A union organizing drive among workers at corporate run Starbucks stores, the largest coffeehouse chain in the world, has surged in recent weeks throughout the US, organizers and workers say.
The development comes in the wake of union election victories at two of three stores in the Buffalo, New York, area that held union votes with the National Labor Relations Board (NLRB) in December.
It also comes amid allegations that seven Starbucks workers in Memphis were fired in retaliation for union organizing.
More than 70 stores in at least 20 US states have now filed for union elections since those wins, representing more than 1,300 workers at Starbucks, which previously had no union representation among its corporate-run locations in the US.

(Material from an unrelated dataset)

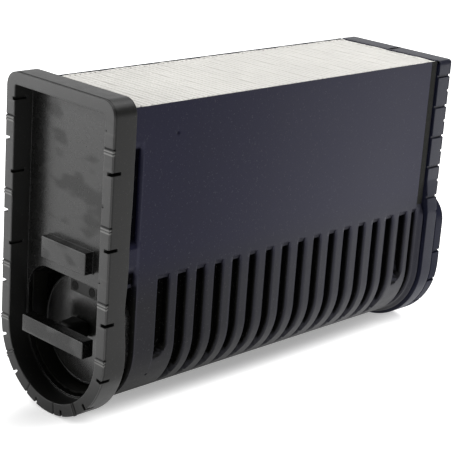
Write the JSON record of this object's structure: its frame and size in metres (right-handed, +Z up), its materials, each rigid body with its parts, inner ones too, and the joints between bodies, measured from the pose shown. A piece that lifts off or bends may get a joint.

“We were inspired by the partners in Buffalo that managed to do something many of us have dreamed of for a long time. It’s something we didn’t think was possible, but they really pushed through and showed the rest of us across the nation that we could use our voices and actually unionize,” said Hannah McCown, a Starbucks barista in Overland, Kansas, whose store has recently filed to hold a union election.
McCown said their district manager had held aggressive conversations with workers since the organizing campaign went public and that the store was hiring new employees rather than fix the scheduling issues and short staffing that workers have been experiencing.
“We are just looking to have our voices heard at a company that we really put everything into,” added McCown. “We are the backbone of this company and while we do believe this is a great company to work for, we do believe things could be done better.”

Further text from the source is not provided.